Hopefully your profile should have some lovely big red bars that show you where the hotspots are for your particular piece of functionality and you can use this information to refactor to make the algorithm less complex, the DB call faster, or to add some caching. If you’re being a rigorous TDD-adherent you’ll probably only want to make a single architectural change before you re-run the performance test, but in most cases you’ll want to do as many things as you can think of as performance tests on a live-like system won’t be available all the time.

Once you’re happy with that, re-run your test, this should be the “Green” step, if it’s not you should go back and refactor the code again until you hit your target. If you’re struggling to find enough headroom from code or architecture changes to hit your performance targets you most likely need to either leverage more hardware or refactor your UI to divert traffic to other areas.
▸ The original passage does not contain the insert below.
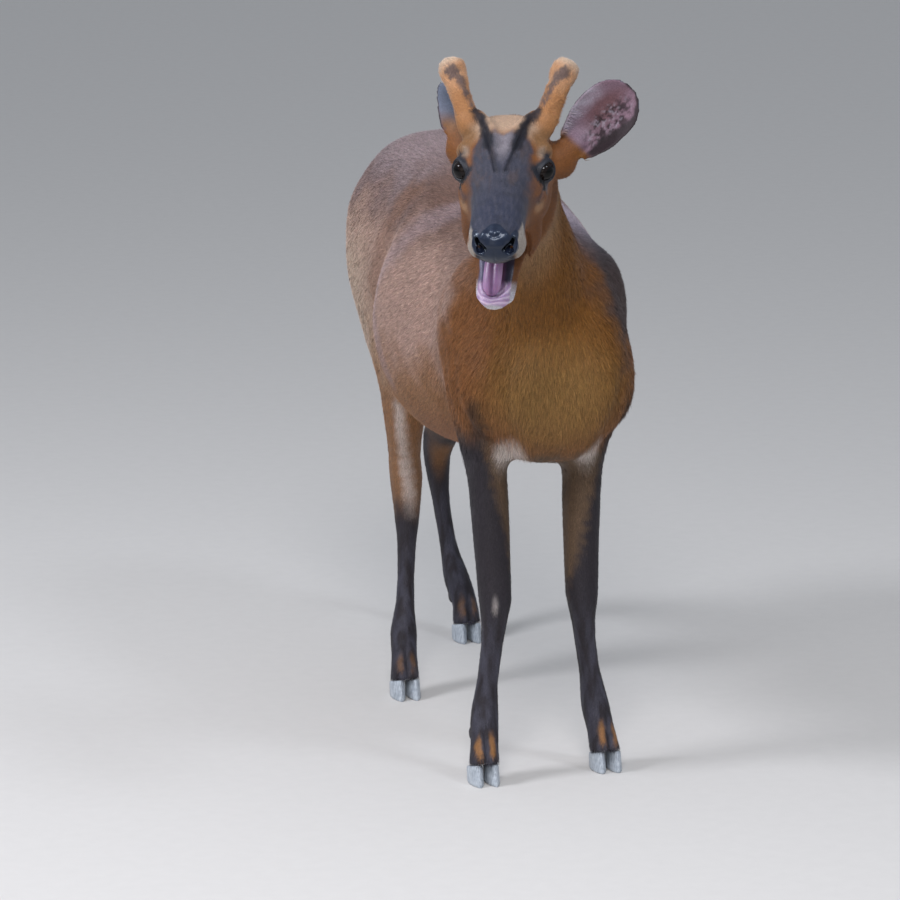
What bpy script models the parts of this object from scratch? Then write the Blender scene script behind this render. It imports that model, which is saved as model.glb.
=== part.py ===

Right then, we’ve done Red, Refactor, Green, next comes “Repeat”. If you think you can eke out more speed from the area you’re working on, you can go back and adjust your test load, but if you’ve gone for a known (or expected) production load with a little extra on top you probably don’t want to waste time on that. After all, when you’re practicing TDD you do just enough to hit your target, and then move on.

Repeat Load Test - When you do your repeat you can add in the "Change" column, which helps identify possible areas on concern for the next cycle.

So what’s next? Well, next you implement another piece of functionality, and do another load test. As you go along you’ll eventually build up quite a collection of load test scripts, one for each functionality area in the system, and you should run these together each time you add a new piece of functionality, just like in a unit testing session. However, I’d avoid doing tests on multiple new pieces of functionality at once the first time around, as you will likely come across a situation where a single piece of functionality knocks off performance across the board, giving you a big spreadsheet full of red boxes.

If you follow this method (RRGR) throughout the development lifetime of your system you should have a rock-stable system that can quantifiably cope with the expected amount of load, and then some. This is a great situation to be in when you’re planning new functionality, as you’ll rarely have to worry about whether you have enough headroom on your boxes to implement killer feature X, and can instead worry about really nailing that cool new bit of functionality.